While depreciation rules continue to make real estate investing attractive, the IRS has limited some of these tax advantages. For example, a taxable real estate loss– like the one described above– is generally considered a passive loss and there are restrictions on your ability to deduct passive losses from other sources of income, like wages and capital gains. To be more specific, taxpayers with modified gross adjusted income of more than $150,000 cannot deduct any rental losses from their wages or investment gains. In addition, all positive rental income is taxed as ordinary income, while capital gains and qualified dividends have lower preferential treatment and are taxed at lower rates. So, while depreciation is still a tax benefit for real estate investors, it may not be the panacea it’s sometimes made out to be.
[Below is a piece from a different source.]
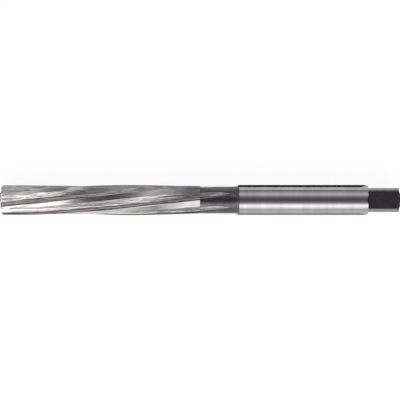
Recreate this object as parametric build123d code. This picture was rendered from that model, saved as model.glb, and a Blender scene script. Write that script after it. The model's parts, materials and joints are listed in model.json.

We all need a place to live and it’s important to many of us that we love where we live, but it’s dangerous to blur the lines between buying a home and making an investment. Purchasing a primary residence is a consumption purchase. It’s not an investment. Sure, the value of your home may go up, but you will only benefit from this appreciation if you sell the home, and ultimately, you still need a place to live. If you’re truly looking to buy an investment property, do your homework. Understand the cash flows and taxes. Model scenarios where prices don’t just continue to march upward by double digit percentages every year. Be realistic about how much you can afford and how much debt you’re willing to take on. Investors do get paid to take risks, but not all risks are good risks. Diversification is critical to limiting losses in an extreme downside scenario. Putting all your eggs in one basket, whether it’s a single stock or a single family home, is unwise. The amount of real estate you own should instead be consistent with your complete financial picture.